Recorded data
▶
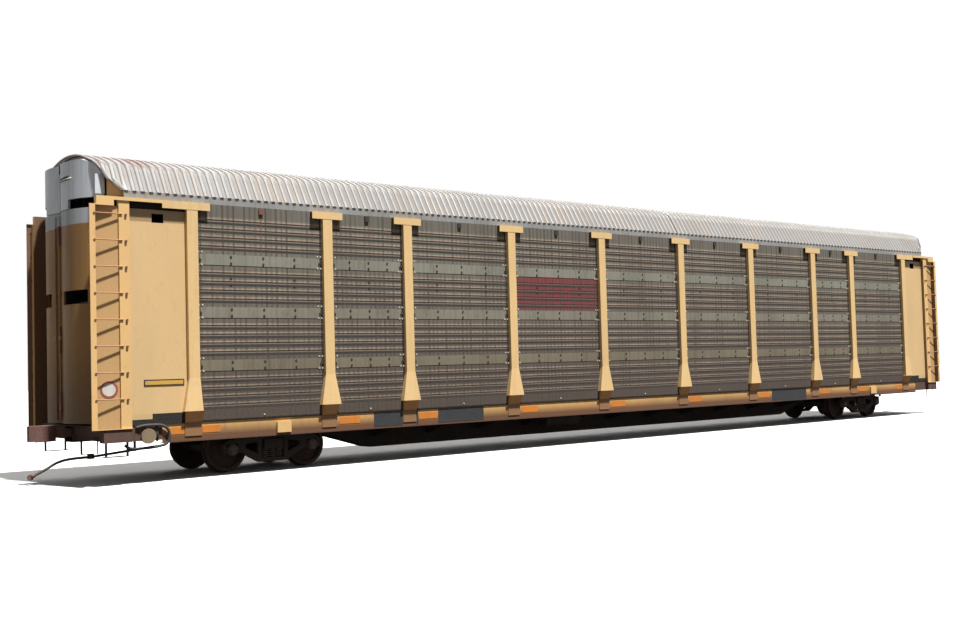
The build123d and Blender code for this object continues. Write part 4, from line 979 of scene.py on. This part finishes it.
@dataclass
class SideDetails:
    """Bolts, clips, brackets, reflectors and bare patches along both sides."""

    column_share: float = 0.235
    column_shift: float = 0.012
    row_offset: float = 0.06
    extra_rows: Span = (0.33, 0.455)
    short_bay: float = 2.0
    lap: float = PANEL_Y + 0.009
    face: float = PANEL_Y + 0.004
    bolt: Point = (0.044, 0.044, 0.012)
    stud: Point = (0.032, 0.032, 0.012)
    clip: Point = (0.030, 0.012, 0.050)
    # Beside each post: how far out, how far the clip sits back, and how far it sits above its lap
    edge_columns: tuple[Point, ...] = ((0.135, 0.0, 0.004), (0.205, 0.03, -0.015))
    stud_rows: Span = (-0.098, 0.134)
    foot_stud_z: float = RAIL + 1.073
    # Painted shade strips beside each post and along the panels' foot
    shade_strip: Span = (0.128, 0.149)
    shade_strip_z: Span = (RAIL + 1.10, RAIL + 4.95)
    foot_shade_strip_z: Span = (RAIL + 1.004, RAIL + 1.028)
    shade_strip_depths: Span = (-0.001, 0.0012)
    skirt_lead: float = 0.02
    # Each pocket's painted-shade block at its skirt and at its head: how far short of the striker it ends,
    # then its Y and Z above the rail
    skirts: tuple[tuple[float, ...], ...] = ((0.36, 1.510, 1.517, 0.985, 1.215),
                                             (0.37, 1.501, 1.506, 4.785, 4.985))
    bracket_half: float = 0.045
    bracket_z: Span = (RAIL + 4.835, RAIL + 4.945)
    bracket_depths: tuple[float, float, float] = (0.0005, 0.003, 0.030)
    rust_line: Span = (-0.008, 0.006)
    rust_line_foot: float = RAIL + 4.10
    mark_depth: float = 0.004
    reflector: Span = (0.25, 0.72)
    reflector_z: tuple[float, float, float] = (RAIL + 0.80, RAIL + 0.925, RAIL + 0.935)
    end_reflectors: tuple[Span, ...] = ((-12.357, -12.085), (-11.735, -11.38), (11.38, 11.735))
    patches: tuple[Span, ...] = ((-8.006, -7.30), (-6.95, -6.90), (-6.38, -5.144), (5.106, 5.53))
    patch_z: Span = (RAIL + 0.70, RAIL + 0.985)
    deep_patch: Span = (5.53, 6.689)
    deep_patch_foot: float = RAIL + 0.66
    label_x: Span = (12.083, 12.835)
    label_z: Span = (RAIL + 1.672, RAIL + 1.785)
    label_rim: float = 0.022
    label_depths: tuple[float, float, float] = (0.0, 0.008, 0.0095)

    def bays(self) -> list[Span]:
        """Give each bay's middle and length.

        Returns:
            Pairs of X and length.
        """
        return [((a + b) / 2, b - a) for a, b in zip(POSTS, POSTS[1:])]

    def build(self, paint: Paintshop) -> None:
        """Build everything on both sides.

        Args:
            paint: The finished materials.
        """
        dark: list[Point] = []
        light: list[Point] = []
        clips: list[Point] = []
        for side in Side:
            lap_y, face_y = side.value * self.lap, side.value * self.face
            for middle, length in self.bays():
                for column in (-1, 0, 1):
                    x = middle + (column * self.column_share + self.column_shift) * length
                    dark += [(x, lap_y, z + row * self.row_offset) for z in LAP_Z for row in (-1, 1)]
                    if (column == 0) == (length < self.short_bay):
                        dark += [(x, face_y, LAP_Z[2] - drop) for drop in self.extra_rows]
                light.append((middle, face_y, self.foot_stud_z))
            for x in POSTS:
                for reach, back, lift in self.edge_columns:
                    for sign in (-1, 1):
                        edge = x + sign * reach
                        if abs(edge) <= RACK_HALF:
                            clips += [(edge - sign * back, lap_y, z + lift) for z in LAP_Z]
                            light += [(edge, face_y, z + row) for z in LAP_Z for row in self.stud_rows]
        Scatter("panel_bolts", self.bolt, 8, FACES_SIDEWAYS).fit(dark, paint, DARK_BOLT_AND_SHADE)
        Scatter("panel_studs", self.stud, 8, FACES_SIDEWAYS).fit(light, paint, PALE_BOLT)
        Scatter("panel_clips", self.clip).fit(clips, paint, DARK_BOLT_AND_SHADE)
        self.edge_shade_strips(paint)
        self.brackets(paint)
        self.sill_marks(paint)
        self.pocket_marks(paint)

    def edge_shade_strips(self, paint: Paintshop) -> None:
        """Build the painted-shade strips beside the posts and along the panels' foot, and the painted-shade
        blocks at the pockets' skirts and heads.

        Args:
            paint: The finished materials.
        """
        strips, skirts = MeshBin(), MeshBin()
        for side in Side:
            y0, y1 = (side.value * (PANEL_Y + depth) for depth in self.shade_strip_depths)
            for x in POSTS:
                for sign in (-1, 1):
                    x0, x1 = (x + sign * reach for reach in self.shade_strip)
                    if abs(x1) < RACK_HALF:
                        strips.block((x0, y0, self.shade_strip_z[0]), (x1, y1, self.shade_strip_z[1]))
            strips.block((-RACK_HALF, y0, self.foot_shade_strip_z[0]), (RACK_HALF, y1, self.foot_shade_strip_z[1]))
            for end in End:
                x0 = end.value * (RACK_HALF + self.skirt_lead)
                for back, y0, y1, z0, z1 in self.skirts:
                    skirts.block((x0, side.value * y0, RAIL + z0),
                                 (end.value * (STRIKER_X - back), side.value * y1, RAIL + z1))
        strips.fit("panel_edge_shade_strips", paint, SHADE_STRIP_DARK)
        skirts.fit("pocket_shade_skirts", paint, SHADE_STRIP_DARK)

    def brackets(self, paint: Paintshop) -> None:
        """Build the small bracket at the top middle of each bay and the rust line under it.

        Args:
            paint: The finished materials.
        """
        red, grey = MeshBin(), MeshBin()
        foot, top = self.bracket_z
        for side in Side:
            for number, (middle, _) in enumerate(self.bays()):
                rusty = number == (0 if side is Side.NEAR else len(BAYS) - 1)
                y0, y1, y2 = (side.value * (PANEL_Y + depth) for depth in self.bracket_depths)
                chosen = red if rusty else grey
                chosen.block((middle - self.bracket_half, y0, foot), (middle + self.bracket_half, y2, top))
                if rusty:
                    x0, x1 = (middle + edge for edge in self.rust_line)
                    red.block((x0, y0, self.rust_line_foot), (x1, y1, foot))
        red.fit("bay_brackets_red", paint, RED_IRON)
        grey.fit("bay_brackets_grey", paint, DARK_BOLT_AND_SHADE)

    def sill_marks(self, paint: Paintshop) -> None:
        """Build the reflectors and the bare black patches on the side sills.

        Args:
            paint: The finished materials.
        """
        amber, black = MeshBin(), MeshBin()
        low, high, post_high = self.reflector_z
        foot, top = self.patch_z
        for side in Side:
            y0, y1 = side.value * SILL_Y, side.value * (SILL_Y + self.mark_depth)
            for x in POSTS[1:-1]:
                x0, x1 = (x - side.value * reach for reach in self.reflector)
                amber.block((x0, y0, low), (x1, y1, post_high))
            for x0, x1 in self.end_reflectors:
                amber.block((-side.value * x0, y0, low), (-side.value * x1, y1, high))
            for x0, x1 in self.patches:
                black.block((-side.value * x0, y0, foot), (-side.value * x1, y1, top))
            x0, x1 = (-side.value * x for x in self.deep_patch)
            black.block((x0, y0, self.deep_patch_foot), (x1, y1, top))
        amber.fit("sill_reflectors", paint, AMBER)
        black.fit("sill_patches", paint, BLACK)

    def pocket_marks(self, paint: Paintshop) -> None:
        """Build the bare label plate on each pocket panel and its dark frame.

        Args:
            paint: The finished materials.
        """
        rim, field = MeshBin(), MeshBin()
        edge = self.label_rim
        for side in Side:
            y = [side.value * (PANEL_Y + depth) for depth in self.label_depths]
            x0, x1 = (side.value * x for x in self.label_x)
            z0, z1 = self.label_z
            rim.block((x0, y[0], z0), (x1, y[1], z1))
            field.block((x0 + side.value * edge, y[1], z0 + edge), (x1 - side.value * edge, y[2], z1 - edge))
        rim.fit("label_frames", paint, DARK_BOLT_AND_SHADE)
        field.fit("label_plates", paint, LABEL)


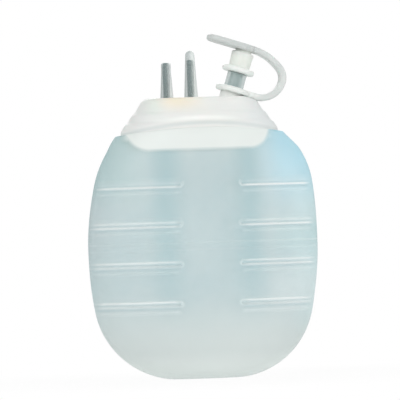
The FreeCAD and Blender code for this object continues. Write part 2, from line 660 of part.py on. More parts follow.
◀
## REQUIREMENTS
Write out the listing's lines exactly, from its first line through the line that contains "clips, brackets, reflectors", and stop there.

## FINISHED ANSWER
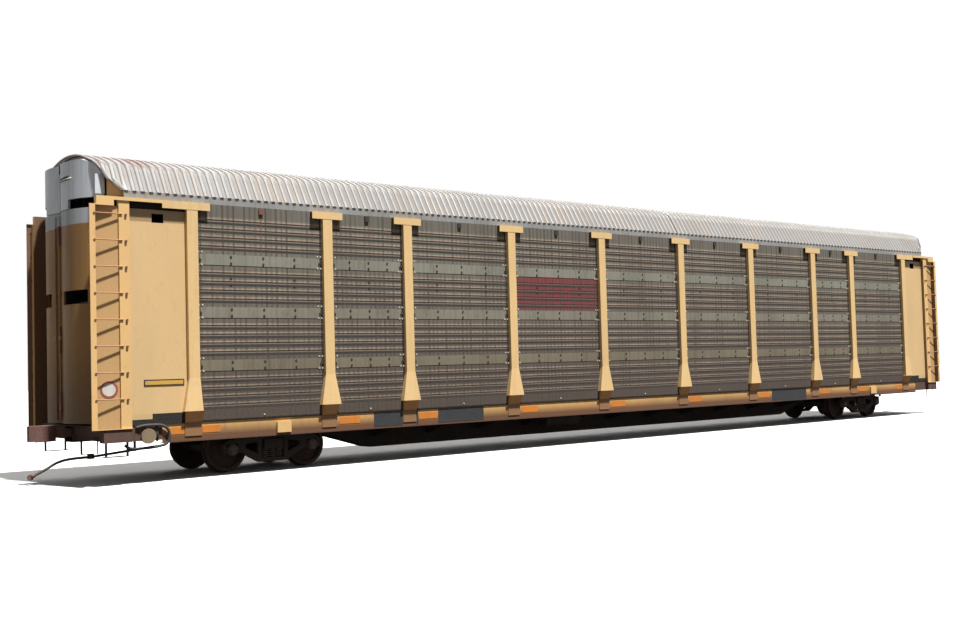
The build123d and Blender code for this object continues. Write part 4, from line 979 of scene.py on. This part finishes it.
@dataclass
class SideDetails:
    """Bolts, clips, brackets, reflectors and bare patches along both sides."""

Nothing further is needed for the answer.